Sadly, a taste for the product has not been cultivated in younger generations and consequently Hog’s Head Cheese could very easily disappear from the realm of gastronomic knowledge.”



Disappearance of Hogshead Cheese would be  very good, I think. Nothing sad about it.  This is totally a peasant food, using all the otherwise-unusable bits, for which we should show respect, but, oh, my…. Daddy thought it was pretty funny that we didn’t like it.
(I always thought it was a German thing, but when I Googled it, I discovered that it is also a Southern Louisiana thing, which would account for it being such a favorite of my Dad.) Not to let Headcheese predominate, I just thought you would like to know an oddity.

This same Deli also had fantastic sandwich meats—Garlic bologny, pickle- and –pimiento loaf, regular bologna, also hommade,  and wieners as fat as a little kid’s wrist with skins as thick as …. skin… that had to be boiled thoroughly before eating. You had to pierce the skin in several places before or while they cooked, not sure why.
Along with these things, Dad would get the crustiest French-style bread he could find, always instructing us that it wasn’t “real” French bread, just a very poor imitation. He would also buy the “good” mustard, brown, with seeds, And he would make sandwiches with us all gathered around the kitchen table. These were very happy times, in marked contrast to the sit-down meals in the dining room. 
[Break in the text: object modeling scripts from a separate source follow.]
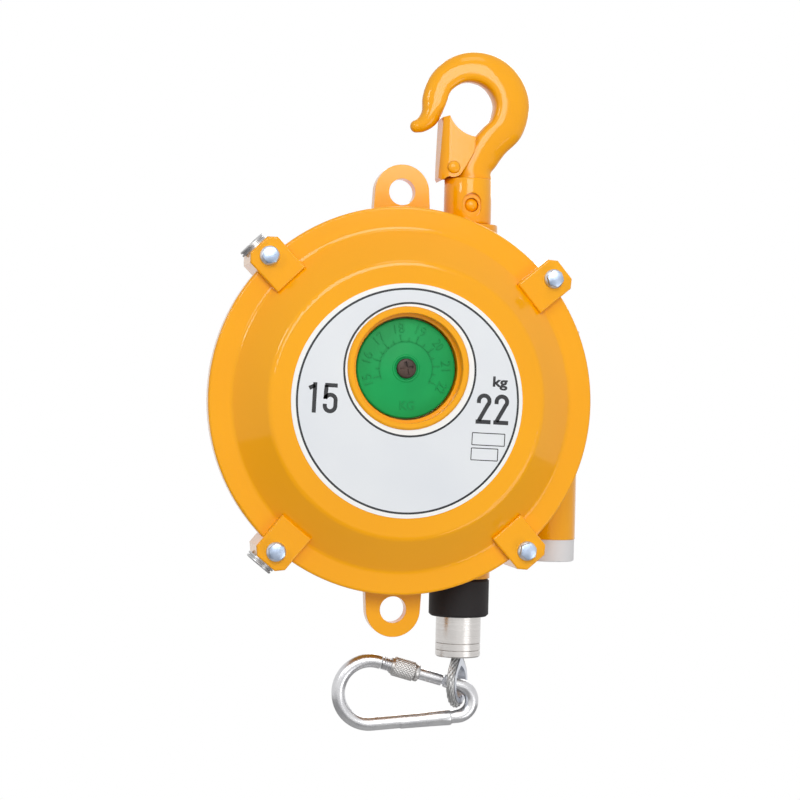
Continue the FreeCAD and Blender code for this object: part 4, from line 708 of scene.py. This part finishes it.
def hook_head():
    """The swivel head: a sleeve on a stem, with a round-ended pocket over each end of its pin."""
    bm = bmesh.new()
    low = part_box("hook_head")[0][2]
    bore_foot = HEAD_TOP - BORE_DEPTH
    lathe(bm, [(0, low), (6.6 * MM, low), (7.0 * MM, low + 0.4 * MM), (7.0 * MM, HEAD_FOOT),
               (HEAD_RADIUS - 1.2 * MM, HEAD_FOOT), (HEAD_RADIUS - 0.4 * MM, HEAD_FOOT + 0.4 * MM),
               (HEAD_RADIUS, HEAD_FOOT + 1.2 * MM), (HEAD_RADIUS, HEAD_TOP - 1.0 * MM),
               (HEAD_RADIUS - 0.3 * MM, HEAD_TOP - 0.3 * MM), (HEAD_RADIUS - 1.0 * MM, HEAD_TOP),
               (HEAD_BORE, HEAD_TOP), (HEAD_BORE, bore_foot), (0, bore_foot)], 128)
    pockets = []
    foot = PIN_HEIGHT - POCKET_RISE / 2
    for side in (-1, 1):
        pocket = bmesh.new()
        place = pointed((0, side, 0), (0, side * (HEAD_RADIUS - 2.1 * MM), foot))
        bmesh.ops.create_circle(pocket, cap_ends=True, radius=POCKET_RADIUS, segments=48, matrix=place)
        for vert in pocket.verts:
            vert.co.z += POCKET_RISE if vert.co.z > foot else 0.0
        solid = bmesh.ops.extrude_face_region(pocket, geom=pocket.faces[:])["geom"]
        bmesh.ops.translate(pocket, vec=(0, side * 6 * MM, 0),
                            verts=[item for item in solid if isinstance(item, bmesh.types.BMVert)])
        bmesh.ops.recalc_face_normals(pocket, faces=pocket.faces)
        pockets.append(pocket)
    drill = bmesh.new()
    bmesh.ops.create_cone(drill, cap_ends=True, segments=48, radius1=4.0 * MM, radius2=4.0 * MM,
                          depth=4 * HEAD_RADIUS, matrix=pointed((0, 1, 0), (0, 0, PIN_HEIGHT)))
    new_piece("swivel_head", carve(bm, *pockets, drill), "yellow_paint", "hook", nodes=("hook_head",))


def hook_pin():
    """The pin through head and hook, riveted over at both ends."""
    bm = bmesh.new()
    reach = HEAD_RADIUS - 1.5 * MM
    half = [(0, reach), (1.6 * MM, reach - 0.2 * MM), (2.8 * MM, reach - 0.8 * MM),
            (3.5 * MM, reach - 1.6 * MM), (3.9 * MM, reach - 2.4 * MM)]
    lathe(bm, [(radius, -height) for radius, height in half] + half[::-1], 48,
          pointed((0, 1, 0), (0, 0, PIN_HEIGHT)))
    new_piece("head_pin", bm, "yellow_paint", "hook", nodes=("hook_pin",))


CREST_INWARD, BOWL_RADIUS, NOSE_LENGTH, NOSE_HEADING, ROUND = 0.38, 14, 3.5 * MM, 15, 2.1
BOWL_ANGLES = (172, 153, 135, 112, 90, 67, 45, 22, 0, -28)


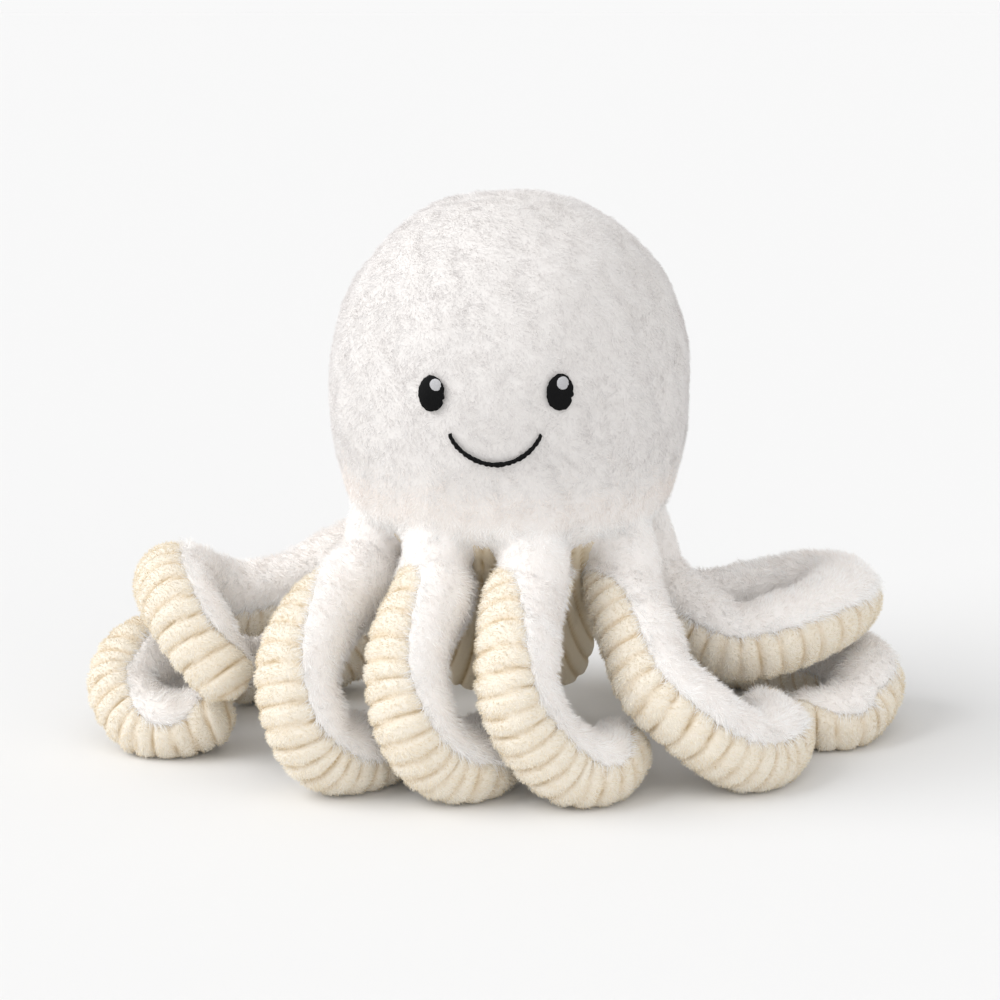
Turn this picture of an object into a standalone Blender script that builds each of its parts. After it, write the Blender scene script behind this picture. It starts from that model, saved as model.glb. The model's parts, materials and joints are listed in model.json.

     I think there were a number of dinners of eggs, and of bologna sandwiches. Vienna sausages sometimes. Spam and eggs. Fish on Fridays—Red Snapper for the parents, fish sticks for the kids. Otherwise meatless, probably eggs. Tuna casserole.
 To the best of my recollection, there was no take-out while I lived at home. Ice cream was only for birthdays. Cookies were only for Christmas. Gnocchi for holidays. And always something exotic, seafood-ish and new-to-us for New Years—caviar, octopus smoked oysters, shrimp.
     One thing for sure, when I was young, there was always a meal together at the end of the day—not always with dad, but with mom and the kids. She was always there, it was always a meal, seated, with a prayer to begin.
“Bless us, O Lord, and these thy gifts which we are about to receive from thy bounty through Christ our Lord. Amen.”